One of these days when the weather clears I must come down to see you and tell you about things. Be on the watch for Mary's family descending on you, she wants to meet you. But a little goes a long long way I fancy she knows Enrico, she asked me his name and I showed her his photo. She's stout and blond haired but not bad looking, like Dad not a bad figure either. Thanks awfully for the dresses I love them Dan was glad of the jamas Dad liked the pants will be glad of the jacket. How does the garden grow. I never reared any chickens last season maybe next. Goodbye for now and much love and thanks to you all. Look after yourself Love again.
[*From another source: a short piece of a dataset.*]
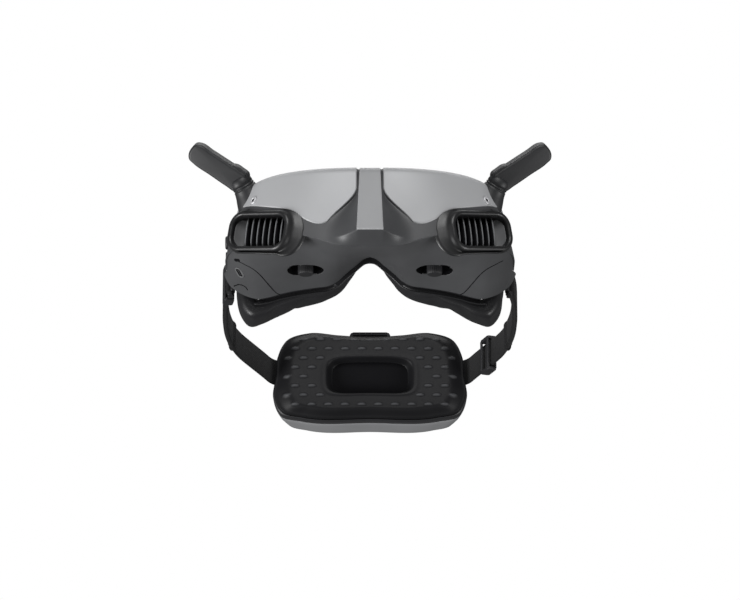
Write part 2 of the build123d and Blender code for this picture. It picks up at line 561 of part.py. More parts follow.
def buckle(thickness, lengthwise):
    """Ladder buckle round a band of this thickness, in its own frame: x across the band, y along it."""
    half = thickness / 2 + GAP
    frame = Box(thickness + 2 * GAP + 3.0, lengthwise, STRAP_H + 5.4)
    frame -= Box(2 * half, lengthwise + 2, STRAP_H + 1.2)
    frame -= Pos(half + 2, 0, 0) * Box(4, lengthwise - 5.0, STRAP_H + 1.2)
    for sign in (1, -1):
        frame -= Pos(-half - 2, sign * (lengthwise / 4 + 1.0), 0) * Box(4, lengthwise / 2 - 3.4, STRAP_H + 1.2)
    return frame


def make_buckles():
    """Length adjusters: one near the pack on the left, one near the goggles on the right."""
    a, b = Vector(*STRAP_ROUTE[4], 0), Vector(*STRAP_ROUTE[5], 0)
    run = (b - a).normalized()
    centre = a + (b - a) * 0.56
    turn = math.degrees(math.atan2(-run.X, run.Y))
    left = Pos(centre.X, centre.Y, STRAP_Z) * Rot(0, 0, turn) * buckle(STRAP_T, 12.0)
    a, b = Vector(*STRAP_ROUTE[0], 0), Vector(*STRAP_ROUTE[1], 0)
    run_right = (b - a).normalized()
    centre_right = a + (b - a) * 0.45
    turn = math.degrees(math.atan2(-run_right.X, run_right.Y))
    right = Pos(centre_right.X, centre_right.Y, STRAP_Z) * Rot(0, 0, turn) * buckle(2 * STRAP_T, 8.0)
    keep("buckle_left", left)
    keep("buckle_right", mirrored(right))
    return centre, run, centre_right, run_right


def pack_face(scale_xz, y, dz=0.0):
    """Pack outline in the plane at y, scaled about its centre."""
    pts = [(x * scale_xz[0], PACK_Z + (z - PACK_Z) * scale_xz[1] + dz) for x, z in PACK_OUTLINE]
    whole = pts + [(-x, z) for x, z in reversed(pts) if x > 0]
    with BuildSketch(Plane.XZ.offset(-y)) as sketch:
        with BuildLine():
            Spline(*whole, periodic=True)
        make_face()
    return sketch.sketch.face()


def make_pack():
    """Battery pack: pad, inner and outer shells, cells, board, button, loop and screws."""
    pad = loft([pack_face((0.93, 0.90), PAD_Y + 1.0), pack_face((0.985, 0.97), PAD_Y + 4.0),
                pack_face((0.985, 0.97), PACK_FRONT_Y)])
    hollow = Pos(0, PAD_Y + 3.5, PACK_Z + 3.5) * Rot(90, 0, 0) * extrude(RectangleRounded(46, 21, 7), amount=3.6, both=True)
    keep("pack_pad", pad - hollow)
    inner_solid = loft([pack_face((1.0, 1.0), PACK_FRONT_Y), pack_face((1.0, 1.0), PACK_SPLIT_Y)])
    room = loft([pack_face((0.955, 0.91), PACK_FRONT_Y + 2.4), pack_face((0.955, 0.91), PACK_SPLIT_Y)])
    inner = inner_solid - room
    outer = loft([pack_face((1.0, 1.0), PACK_SPLIT_Y), pack_face((0.95, 0.97), PACK_SPLIT_Y + 9),
                  pack_face((0.79, 0.96), PACK_BACK_Y)])
    hold = loft([pack_face((0.955, 0.91), PACK_SPLIT_Y), pack_face((0.90, 0.88), PACK_SPLIT_Y + 9),
                 pack_face((0.75, 0.86), PACK_BACK_Y - 2.0)])
    outer -= hold
    strap_slot = box(52, 70, 189.0, 199.5, STRAP_Z - STRAP_H / 2 - 0.5, STRAP_Z + STRAP_H / 2 + 0.5)
    button_x, button_z = 36.0, -10.5
    for sign in (1, -1):
        slot = strap_slot if sign > 0 else mirrored(strap_slot)
        inner -= slot
        outer -= slot
    outer -= rod((button_x, 205, button_z), (0, 1, 0), 30, 4.8)
    outer -= extrude(Plane(origin=(-30, 205, -30), x_dir=(1, 0, 0), z_dir=(0, 0, -1)) * SlotOverall(9.4, 3.6), amount=12)
    keep("pack_inner_shell", inner)
    keep("pack_outer_shell", outer)
    cells = [rod((-34.3, 207.6, PACK_Z + dz), (1, 0, 0), 64, 9.0) for dz in (-9.3, 9.3)]
    keep("battery_cells", Compound(cells))
    board = box(-48, -34.5, 200.5, 202.0, -28, 8)
    board += box(-42.5, -36.5, 202.0, 207.0, -4, 3)
    keep("battery_board", board)
    button = rod((button_x, 216.6, button_z), (0, 1, 0), 3.6, 4.5)
    button += rod((button_x, 215.4, button_z), (0, 1, 0), 1.2, 5.8)
    keep("power_button", button)
    loop = box(-13, 13, 190.2, 197.4, 15.0, 20.8) - box(-10.8, 10.8, 180, 200, 17.6, 19.4)
    loop = fillet(loop.edges().filter_by(Axis.Y).group_by(Axis.Z)[-1], 1.2)
    keep("pack_top_loop", loop - inner_solid)
    screws = []
    for sx in (1, -1):
        for z in (-26, 6):
            head = rod((sx * 44.0, 193.0, z), (0, 1, 0), 1.6, 2.0)
            screws.append(head + rod((sx * 44.0, 194.6, z), (0, 1, 0), 5.0, 1.1))
    keep("pack_screws", Compound(screws))
    port_plane = Plane(origin=(-30, 205, -30), x_dir=(1, 0, 0), z_dir=(0, 0, -1))
    port = extrude(port_plane * SlotOverall(9.1, 3.3), amount=6.6)
    port -= extrude(Plane(origin=(-30, 205, -31.2), x_dir=(1, 0, 0), z_dir=(0, 0, -1)) * SlotOverall(8.3, 2.5), amount=8)
    keep("charge_port", port)


def main():
    os.makedirs("parts", exist_ok=True)
    make_shells()
    make_ridge()
    make_vents()
    make_rear_frame()
    make_foam()
    make_optics()
    make_electronics()
    make_screws()
    pin_centre, pin_dir = make_antennas()
    make_headband()
    places = make_buckles()
    make_pack()
    print("antenna pin", pin_centre, pin_dir)
    print("buckles", *places)
    for name, shape in PARTS.items():
        export_step(shape, f"parts/{name}.step")


main()
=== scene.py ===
"""Looks of the video goggles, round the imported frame. Lengths are millimetres until mesh()."""

import math

import bmesh
import bpy
import numpy as np
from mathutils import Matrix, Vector


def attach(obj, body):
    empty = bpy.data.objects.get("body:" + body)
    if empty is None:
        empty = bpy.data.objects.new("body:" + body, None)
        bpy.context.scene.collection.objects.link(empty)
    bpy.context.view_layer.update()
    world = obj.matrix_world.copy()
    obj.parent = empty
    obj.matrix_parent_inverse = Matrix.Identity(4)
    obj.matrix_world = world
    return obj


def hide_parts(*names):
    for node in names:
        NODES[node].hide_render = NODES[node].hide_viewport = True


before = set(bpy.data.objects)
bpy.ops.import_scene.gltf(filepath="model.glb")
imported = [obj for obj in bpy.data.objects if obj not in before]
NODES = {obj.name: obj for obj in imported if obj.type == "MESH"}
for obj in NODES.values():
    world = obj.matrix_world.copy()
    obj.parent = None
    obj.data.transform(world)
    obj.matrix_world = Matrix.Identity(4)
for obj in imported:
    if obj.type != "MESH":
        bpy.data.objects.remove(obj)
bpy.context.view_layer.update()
MM = 0.001

# ---- materials ----------------------------------------------------------------------------------


def noise(nt, coord, scale, detail):
    """Noise texture in object coordinates."""
    node = nt.nodes.new("ShaderNodeTexNoise")
    node.inputs["Scale"].default_value = scale
    node.inputs["Detail"].default_value = detail
    nt.links.new(coord.outputs["Object"], node.inputs["Vector"])
    return node


def add_bump(nt, height, strength, distance, under=None):
    """Bump from a height socket, over an earlier bump node if there is one, as the shader's normal."""
    bump = nt.nodes.new("ShaderNodeBump")
    bump.inputs["Strength"].default_value = strength
    bump.inputs["Distance"].default_value = distance
    nt.links.new(height, bump.inputs["Height"])
    if under:
        nt.links.new(under.outputs["Normal"], bump.inputs["Normal"])
    nt.links.new(bump.outputs["Normal"], nt.nodes["Principled BSDF"].inputs["Normal"])


def node_of(nt, kind):
    """First node of a kind in a tree."""
    return next(n for n in nt.nodes if n.bl_idname == kind)


def material(name, color, rough=0.5, grain=900.0, bump=0.06, vary=0.12, metal=0.0, coat=0.0, sheen=0.0,
             spec=0.5):
    """Moulded surface: fine grain bump, slow colour and roughness variation."""
    m = bpy.data.materials.new(name)
    m.use_nodes = True
    nt = m.node_tree
    bsdf = nt.nodes["Principled BSDF"]
    for key, value in (("Metallic", metal), ("Coat Weight", coat), ("Coat Roughness", 0.25),
                       ("Sheen Weight", sheen), ("Specular IOR Level", spec)):
        bsdf.inputs[key].default_value = value
    coord = nt.nodes.new("ShaderNodeTexCoord")
    slow = noise(nt, coord, 38.0, 4.0)
    ramp = nt.nodes.new("ShaderNodeValToRGB")
    for stop, place, f in zip(ramp.color_ramp.elements, (0.3, 0.7), (1 - vary, 1 + vary)):
        stop.color = (*[min(1.0, c * f) for c in color], 1.0)
        stop.position = place
    nt.links.new(slow.outputs["Fac"], ramp.inputs["Fac"])
    nt.links.new(ramp.outputs["Color"], bsdf.inputs["Base Color"])
    fine = noise(nt, coord, grain, 3.0)
    spread = nt.nodes.new("ShaderNodeMapRange")
    spread.inputs["To Min"].default_value = max(0.02, rough - 0.06)
    spread.inputs["To Max"].default_value = min(1.0, rough + 0.06)
    nt.links.new(fine.outputs["Fac"], spread.inputs["Value"])
    nt.links.new(spread.outputs["Result"], bsdf.inputs["Roughness"])
    add_bump(nt, fine.outputs["Fac"], bump, 0.0002)
    return m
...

Ever Yours Loving Mother G.T.

Xxxxxxxx “

 

 

Richard, with barely an education and no record of letters or documentation, left no will or anything of value,  and lived his remaining days after Grace’s death in a state of unbelieving dismay, so far and so many years from the original convent gate..in a small caravan in the bush to eventually die in a aged-care institution in an advanced state of sometimes violent demetia..But he did leave one thing..

 

 

He left a toy. A tinker’s toy. A windmill ..or wind-pump as some would call it...designed, scaled and made by himself, soldered together, cut and shaped out of old tin cans and wire. It pumps water when placed into the wind, through two troughs into a sleeve-valve of his own design. You will find these singular toys throughout Australia and even a few  overseas..in Europe, England and America…he must have made hundreds of them.